- _WHAT IS EXPECTED_: From the listing below, extract every line containing "frame".
= = = = =
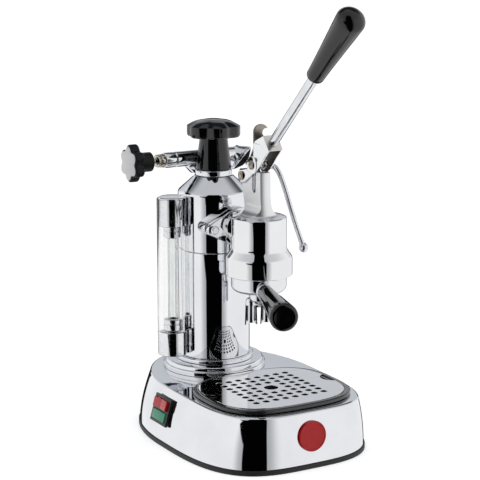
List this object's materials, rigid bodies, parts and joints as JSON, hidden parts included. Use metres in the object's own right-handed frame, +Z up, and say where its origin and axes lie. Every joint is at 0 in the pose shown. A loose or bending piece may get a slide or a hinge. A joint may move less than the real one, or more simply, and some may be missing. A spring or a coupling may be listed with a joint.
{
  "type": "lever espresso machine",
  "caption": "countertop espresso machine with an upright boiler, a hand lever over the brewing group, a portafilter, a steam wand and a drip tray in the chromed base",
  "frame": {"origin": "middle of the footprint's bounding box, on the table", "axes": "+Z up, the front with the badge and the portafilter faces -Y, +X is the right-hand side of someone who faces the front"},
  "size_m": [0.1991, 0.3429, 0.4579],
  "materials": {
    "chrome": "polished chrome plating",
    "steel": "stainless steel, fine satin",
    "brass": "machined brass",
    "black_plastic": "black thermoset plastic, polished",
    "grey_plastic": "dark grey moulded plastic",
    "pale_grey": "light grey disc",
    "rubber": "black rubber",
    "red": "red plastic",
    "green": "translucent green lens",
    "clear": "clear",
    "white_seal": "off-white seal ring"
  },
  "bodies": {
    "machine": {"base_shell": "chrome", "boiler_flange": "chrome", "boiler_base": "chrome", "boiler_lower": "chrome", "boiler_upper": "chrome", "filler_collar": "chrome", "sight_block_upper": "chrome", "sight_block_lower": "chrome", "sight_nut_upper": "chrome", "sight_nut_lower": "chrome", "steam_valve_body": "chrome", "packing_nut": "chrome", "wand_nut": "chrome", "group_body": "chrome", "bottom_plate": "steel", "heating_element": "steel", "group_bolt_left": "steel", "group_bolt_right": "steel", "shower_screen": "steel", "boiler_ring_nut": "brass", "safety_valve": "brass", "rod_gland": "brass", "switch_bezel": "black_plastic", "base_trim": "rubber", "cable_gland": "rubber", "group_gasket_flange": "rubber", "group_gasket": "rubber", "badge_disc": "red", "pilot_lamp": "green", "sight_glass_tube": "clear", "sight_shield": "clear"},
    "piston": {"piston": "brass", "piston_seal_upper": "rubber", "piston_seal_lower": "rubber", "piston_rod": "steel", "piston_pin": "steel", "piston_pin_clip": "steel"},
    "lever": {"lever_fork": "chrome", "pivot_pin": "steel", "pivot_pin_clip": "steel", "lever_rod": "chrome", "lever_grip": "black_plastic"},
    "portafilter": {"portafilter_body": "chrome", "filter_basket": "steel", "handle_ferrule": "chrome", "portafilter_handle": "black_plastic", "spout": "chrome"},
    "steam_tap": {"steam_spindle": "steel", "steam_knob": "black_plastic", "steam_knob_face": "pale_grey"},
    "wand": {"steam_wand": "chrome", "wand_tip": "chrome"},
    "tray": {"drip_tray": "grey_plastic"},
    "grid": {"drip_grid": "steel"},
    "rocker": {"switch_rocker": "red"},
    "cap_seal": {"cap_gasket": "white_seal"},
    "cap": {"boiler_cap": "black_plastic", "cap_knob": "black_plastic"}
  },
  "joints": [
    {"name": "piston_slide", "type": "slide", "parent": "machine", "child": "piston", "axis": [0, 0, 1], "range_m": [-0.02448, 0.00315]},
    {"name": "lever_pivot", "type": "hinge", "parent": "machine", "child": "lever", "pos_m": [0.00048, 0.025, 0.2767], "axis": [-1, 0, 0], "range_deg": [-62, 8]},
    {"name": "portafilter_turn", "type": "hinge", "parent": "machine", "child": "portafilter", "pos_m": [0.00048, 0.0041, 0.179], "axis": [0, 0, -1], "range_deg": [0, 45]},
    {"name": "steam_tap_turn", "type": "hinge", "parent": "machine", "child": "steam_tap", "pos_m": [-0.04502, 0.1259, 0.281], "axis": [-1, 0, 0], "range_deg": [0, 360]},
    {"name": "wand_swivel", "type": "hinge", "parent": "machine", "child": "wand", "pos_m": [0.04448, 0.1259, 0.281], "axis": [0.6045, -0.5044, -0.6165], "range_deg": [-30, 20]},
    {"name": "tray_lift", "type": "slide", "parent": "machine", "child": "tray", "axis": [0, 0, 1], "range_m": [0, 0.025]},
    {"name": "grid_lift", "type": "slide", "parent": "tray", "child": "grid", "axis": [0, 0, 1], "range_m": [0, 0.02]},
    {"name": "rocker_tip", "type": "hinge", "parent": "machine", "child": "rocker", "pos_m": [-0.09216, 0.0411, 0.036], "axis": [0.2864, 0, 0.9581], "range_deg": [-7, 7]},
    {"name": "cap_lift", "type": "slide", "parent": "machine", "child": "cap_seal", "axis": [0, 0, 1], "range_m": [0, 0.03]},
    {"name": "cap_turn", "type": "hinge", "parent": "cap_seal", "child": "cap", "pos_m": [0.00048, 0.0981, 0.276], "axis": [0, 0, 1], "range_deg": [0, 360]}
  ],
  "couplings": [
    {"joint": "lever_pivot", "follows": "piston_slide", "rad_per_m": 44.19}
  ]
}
= = = = =
- _SOLUTION TO THIS TASK_:
List this object's materials, rigid bodies, parts and joints as JSON, hidden parts included. Use metres in the object's own right-handed frame, +Z up, and say where its origin and axes lie. Every joint is at 0 in the pose shown. A loose or bending piece may get a slide or a hinge. A joint may move less than the real one, or more simply, and some may be missing. A spring or a coupling may be listed with a joint.
  "frame": {"origin": "middle of the footprint's bounding box, on the table", "axes": "+Z up, the front with the badge and the portafilter faces -Y, +X is the right-hand side of someone who faces the front"},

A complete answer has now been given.